Chase IHG Credit Cards
Before offering my thoughts on these upcoming changes, let’s take a moment to look over IHG’s US co-branded credit card offerings, which are also available to Canadians who can get US credit cards.
In addition to the upcoming IHG Rewards changes, IHG has also recently communicated some changes to its portfolio of credit cards as of March 2022, which have been mostly positive.
The flagship personal credit card is the aforementioned Chase IHG Rewards Premier Card, which will offer the following benefits once its March 2022 refresh is complete:
- Regular strong welcome bonuses of 100,000+ IHG Rewards points, often with Free Night Awards
- An anniversary Free Night Award worth up to 40,000 points, which can be topped-up with additional points for a more expensive award
- Fourth Night Free on award stays
- Automatic IHG Rewards Platinum Elite status
- The ability to earn top-tier IHG Rewards Diamond Elite Status by spending US$40,000 on the card in a calendar year
- 10x IHG Rewards points on IHG purchases
- US$50 in United Travel Bank credit per calendar year
- 10,000 points and a US$100 statement credit upon spending US$20,000 on the card in a calendar year
- US$89 annual fee, rising to US$99 in 2023
Meanwhile, there’s also a no-fee Chase IHG Rewards Traveler Card, which comes with a smaller welcome bonus and will offer instant IHG Rewards Silver Elite status. In my view, the US$99 annual fee on the Chase IHG Rewards Premier Card is a very reasonable outlay for a much more comprehensive set of benefits.
Furthermore, IHG will also launch a co-branded Chase credit card geared towards small businesses at a US$99 price point as well, although they haven’t released any details on this new product just yet.
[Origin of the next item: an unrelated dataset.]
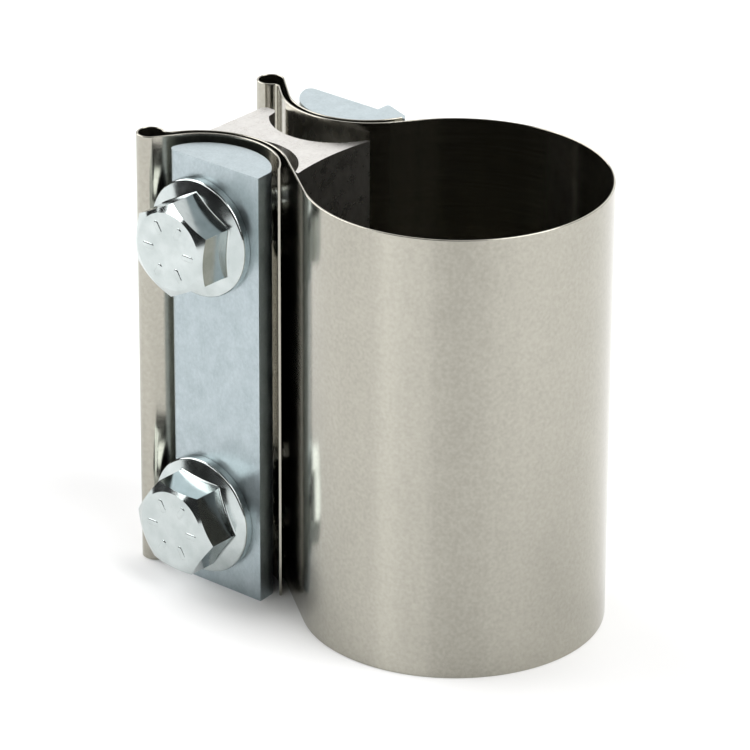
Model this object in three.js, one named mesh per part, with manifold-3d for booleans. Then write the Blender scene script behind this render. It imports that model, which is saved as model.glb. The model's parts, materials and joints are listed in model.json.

I’ve personally been a Chase IHG Premier cardholder for a few years now, as a means of lightly diversifying into a new hotel rewards program through my US credit card presence.
I’d place a lot more weight on this card and in IHG Rewards as a whole, if it weren’t for the weak elite status offerings that make me choose other hotel chains for my regular travel over the very occasional stay with IHG – but the program’s upcoming changes might just alter my behaviour.
Could IHG Rewards Shake Up the Hotel Loyalty Landscape?
The last few years have seen major shifting winds in the hotel loyalty game.
Marriott Bonvoy has completed their consolidation with Starwood Preferred Guest (SPG), and have slowly turned the screw on its members by devaluing the Bonvoy program one step at a time, knowing that its leading global footprint gives them latitude to make such changes while still winning the business of a majority of travellers.
Similarly, Hilton thinks it can squeeze out further profits by cutting elite breakfast benefits in the US, while Hyatt has taken the first step towards dynamic pricing with the introduction of peak and off-peak rates as of this March while implementing punitive award category changes.
Amidst the ups and downs, one enduring truth in Miles & Points is that loyalty programs tend to move in multi-year-long cycles. With Marriott, Hilton, and Hyatt resting on their laurels, IHG Rewards has the opportunity to elevate its standing significantly with only a few adjustments.
For one, the elite program needs a big makeover, and I’m hopeful that we’ll see exactly that. At the mid-to-top-tier Platinum Elite and Diamond Elite levels, the option for complimentary breakfast has got to be a baseline expectation if IHG Rewards wants to be competitive.
I’m encouraged by IHG’s commitment to “choice” when it comes to “picking perks” – I’ve always thought that loyalty programs could do a lot more with customizable benefits tailored to each individual member, such as Marriott’s Annual Choice Rewards or Hyatt’s Milestone Rewards, and I’d love to see some real originality from IHG on this front.
Besides breakfast, another major perk that’s missing from IHG that I can count on as an elite member with rival programs is suite upgrades. In my few stays as an IHG Platinum Elite member, I haven’t been nearly as successful with “suite-talking” my way to an upgrade, because the program doesn’t specify that IHG elite members are entitled to suites at all.
I hope IHG will take some cues from their competitors and introduce some type of suite upgrade instrument for elite members, like Marriott’s Suite Night Awards or Hyatt’s Suite Upgrade Awards.
Unfortunately, even if IHG does take the step of giving elite members suite upgrades, I think it’ll take quite a bit of time for members to start seeing this happen in practice across their IHG hotel stays, given that the upgrade game is so heavily dependent on the entrenched service culture (whether good or bad) at individual properties.
The other area where I’d love to see IHG making some waves is in the Canadian co-branded credit card market.
Again, things move cyclically in this space, and whereas we had about half a dozen strong hotel rewards cards among the major programs around 2014–2015, that’s been whittled down to just a small handful of hotel offerings in the present day.
With Canadians crying out for more competition among good hotel credit cards beyond the limited products by Marriott and Best Western, IHG has a real opportunity to make a splash upon returning to a market where they operate a fairly comprehensive footprint.
With Marriott, Hilton, and Hyatt appearing to be engaged in a race to the bottom, cutting costs and increasing award redemption rates left and right, the door is open for another hotel loyalty program to fight for market share among discerning travellers.
IHG Rewards has announced that changes are afoot to their elite program and US-issued co-branded credit cards as of March 2022. I’m quietly optimistic that these changes will deliver a much-needed dose of positive momentum for those of us playing the hotel rewards game, following what’s been a rather bleak start to 2022 in the landscape so far.